Evidence for the Application of Self-Potential (SP) Monitoring to the Management of Abstraction in Coastal Aquifers.
Abstract:The aim of this work is to investigate whether measurements of self-potential (SP) can be used to monitor seawater intrusion into coastal aquifers with application to the fractured UK chalk aquifer. The SP arises to maintain electrical neutrality when a separation of charge occurs due to gradients in pressure (electrokinetic (EK) potential) and concentration (exclusion-diffusion (ED) potential).
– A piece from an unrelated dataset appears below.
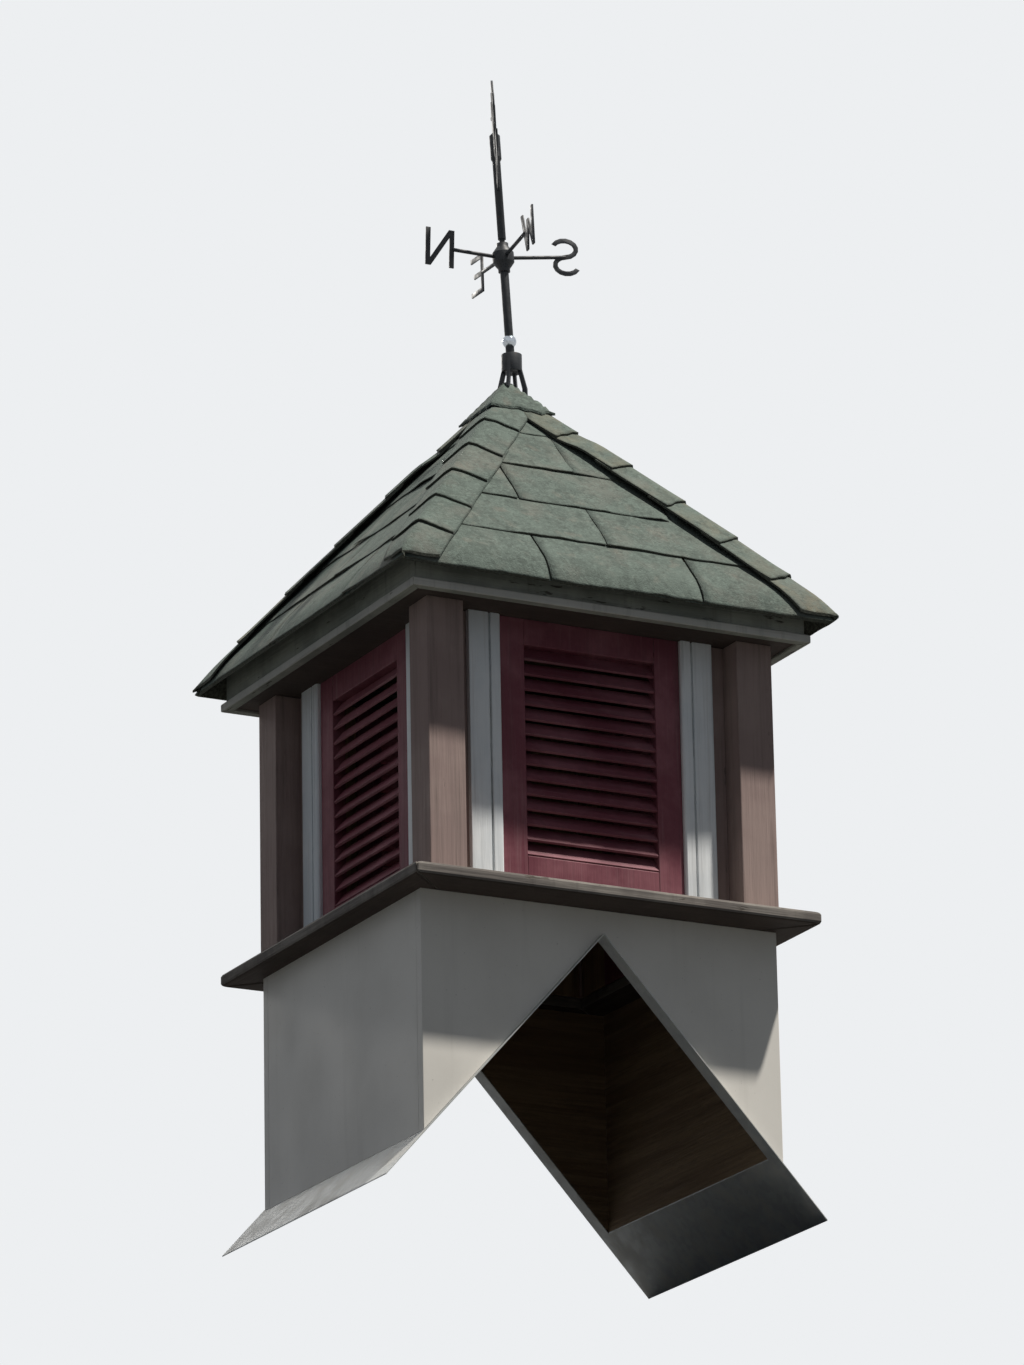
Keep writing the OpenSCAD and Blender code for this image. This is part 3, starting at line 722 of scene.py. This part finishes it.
def ease_in(value):
    """Runs smoothly from 0 to 1"""
    value = min(1.0, max(0.0, value))
    return value * value * (3 - 2 * value)


def drift(*place):
    """Smooth random value between about -1 and 1 at a place"""
    return noise.noise(Vector(place))


class CUPOLA_OT_deck(bpy.types.Operator):
    """Roof boards under the shingles, which end just outside the fascia"""

    bl_idname = "cupola.deck"
    bl_label = "Roof boards"

    def execute(self, context):
        board, joint, overhang = 0.139, 0.002, 0.006
        foot = (EAVE_HALF - FASCIA_HALF - overhang) / math.cos(PITCH)
        middle_n = DECK_TOP - DECK_T / 2
        for side, degrees in SIDES.items():
            bm = bmesh.new()
            start = foot
            while start < SLOPE_L:
                size = (2 * EAVE_HALF, board - joint, DECK_T)
                bar(bm, (0, start + board / 2, middle_n), size, SAWN_EDGE)
                start += board
            bmesh.ops.transform(bm, matrix=slope_place(degrees), verts=bm.verts)
            mitred(bm, degrees)
            piece(f"roof_{side}_boards", bm, [bare_boards(level_grain(side))],
                  replaces=(f"roof_{side}",))
        return {"FINISHED"}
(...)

We have installed a borehole monitoring array near Brighton on the UK south coast comprising 14 electrodes and 3 FEC/T/P (conductivity/temperature/pressure) probes. Variations in head suggest that short-term changes in the borehole are controlled by semi-diurnal and fortnightly tidal cycles. FEC suggests that salinity is governed by the inland freshwater head. SP monitoring reveals semi-diurnal and diurnal fluctuations which are observed without any saline water entering the borehole.
Laboratory measurements to investigate the contribution of the EK and ED potentials to the overall SP indicate that tidally-driven changes in head at the borehole generate an EK potential fluctuation of c.260μV. This is not sufficient to explain the c.2mV semi-diurnal SP signal observed. Therefore, the ED potential across the saline front is suggested to be the main mechanism generating the tidal SP response at the borehole. In this model, which is currently being tested numerically, the SP response is caused by the tidally-driven lateral movement of the saline front within the aquifer.
Saline water was observed to enter the borehole in August 2013. Prior to this a systematic increase in the SP of c.300μV was observed, starting c.5 days before saline water breakthrough. In this case saline water entered the well owing to a seasonal decrease in inland head; however, the results suggest that SP could also provide early warning of saline water breakthrough in abstraction wells, allowing for improved management of abstraction rates from coastal aquifers.